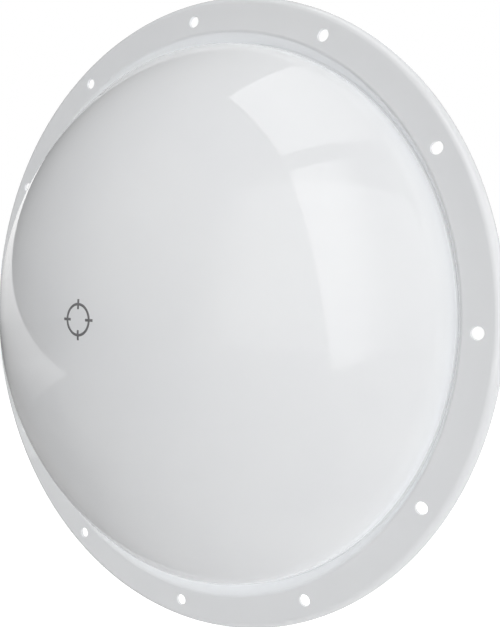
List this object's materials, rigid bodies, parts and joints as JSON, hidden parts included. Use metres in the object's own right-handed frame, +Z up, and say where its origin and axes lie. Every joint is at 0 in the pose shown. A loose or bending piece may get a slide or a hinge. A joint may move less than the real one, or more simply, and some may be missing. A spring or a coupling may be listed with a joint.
{
  "type": "radome-covered parabolic dish antenna",
  "caption": "Shallow domed white radome with an open-holed flange over a spun parabolic reflector, with feed, radio unit and a tilting, swivelling pole mount.",
  "frame": {"origin": "centre of the ring of open holes, on the front face of the radome's flange", "axes": "-Y is the boresight, out of the dome; +Z is up, along the pole; +X is to the right of somebody who faces the dome"},
  "size_m": [0.6499, 0.525, 0.65],
  "materials": {
    "radome_white": "smooth satin-gloss thermoformed plastic",
    "dish_paint": "light grey powder coat on spun aluminium",
    "cast_alu": "bead-blasted cast aluminium",
    "turned_alu": "turned aluminium with fine tool rings",
    "galvanised": "hot-dip galvanised steel",
    "zinc_fastener": "bright zinc-plated steel",
    "black_rubber": "matt EPDM rubber",
    "brass": "satin brass",
    "white_dielectric": "machined white polymer",
    "housing_white": "fine-textured white moulding",
    "bay_grey": "fine-textured grey moulding",
    "dark_plastic": "dark moulding",
    "cable_black": "satin cable jacket",
    "board_green": "solder mask",
    "led_green": "clear tinted light pipe"
  },
  "bodies": {
    "pole_mount": {"pole_bracket": "galvanised", "swivel_bolt": "zinc_fastener", "swivel_nut": "zinc_fastener", "swivel_washers": "zinc_fastener", "swivel_spacer": "turned_alu", "clamp_bolts": "zinc_fastener"},
    "upper_jaw": {"clamp_jaw_upper": "cast_alu", "jaw_nuts_upper": "zinc_fastener"},
    "lower_jaw": {"clamp_jaw_lower": "cast_alu", "jaw_nuts_lower": "zinc_fastener"},
    "swivel_yoke": {"azimuth_yoke": "galvanised", "tilt_pivot_bolts": "zinc_fastener", "tilt_pivot_washers": "zinc_fastener", "tilt_pivot_nuts": "zinc_fastener", "tilt_lock_bolts": "zinc_fastener", "tilt_lock_washers": "zinc_fastener", "tilt_lock_nuts": "zinc_fastener", "swivel_lock_bolts": "zinc_fastener", "swivel_lock_washers": "zinc_fastener", "swivel_lock_nuts": "zinc_fastener"},
    "radome": {"radome_shell": "radome_white", "radome_inserts": "brass"},
    "port_door": {"port_cover": "housing_white", "cable_gland": "dark_plastic"},
    "button": {"reset_button": "dark_plastic"},
    "dish": {"reflector": "dish_paint", "rim_seal": "black_rubber", "radome_washers": "zinc_fastener", "radome_screws": "zinc_fastener", "front_clamp_ring": "turned_alu", "hub_plate": "cast_alu", "hub_bolts": "zinc_fastener", "feed_tube": "turned_alu", "feed_choke_ring": "turned_alu", "feed_dielectric": "white_dielectric", "subreflector": "turned_alu", "subreflector_screw": "white_dielectric", "feed_screws": "zinc_fastener", "feed_o_ring": "black_rubber", "omt_body": "cast_alu", "omt_screws": "zinc_fastener", "omt_jacks": "brass", "jumper_cables": "cable_black", "jumper_plugs": "zinc_fastener", "tilt_bracket": "galvanised", "tilt_bracket_bolts": "zinc_fastener", "tilt_bracket_washers": "zinc_fastener", "radio_bracket": "galvanised", "radio_mount_screws": "zinc_fastener", "radio_housing": "housing_white", "radio_gasket": "black_rubber", "radio_rear_cover": "housing_white", "radio_cover_screws": "zinc_fastener", "radio_board": "board_green", "radio_rf_jacks": "brass", "port_bay": "bay_grey", "ethernet_jack": "turned_alu", "status_leds": "led_green", "ground_lug": "brass", "ground_screw": "zinc_fastener"}
  },
  "joints": [
    {"name": "upper_jaw_slide", "type": "slide", "parent": "pole_mount", "child": "upper_jaw", "axis": [0, 1, 0], "range_m": [0, 0.025]},
    {"name": "lower_jaw_slide", "type": "slide", "parent": "pole_mount", "child": "lower_jaw", "axis": [0, 1, 0], "range_m": [0, 0.025]},
    {"name": "azimuth_swivel", "type": "hinge", "parent": "pole_mount", "child": "swivel_yoke", "pos_m": [0, 0.23908, 0], "axis": [0, 0, 1], "range_deg": [-15, 15]},
    {"name": "elevation_tilt", "type": "hinge", "parent": "swivel_yoke", "child": "dish", "pos_m": [0, 0.18909, 0.026], "axis": [-1, 0, 0], "range_deg": [-15, 25]},
    {"name": "radome_removal", "type": "slide", "parent": "dish", "child": "radome", "axis": [0, -1, 0], "range_m": [0, 0.3]},
    {"name": "port_cover_slide", "type": "slide", "parent": "dish", "child": "port_door", "axis": [0, 0, -1], "range_m": [0, 0.03]},
    {"name": "reset_press", "type": "slide", "parent": "dish", "child": "button", "axis": [0, 0, 1], "range_m": [0, 0.0015], "stiffness_N_per_m": 400}
  ]
}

++++++++

__Request__:
Every line of the listing that holds "joints" is to be counted; give only the resulting number.

__Answer for the task__:
2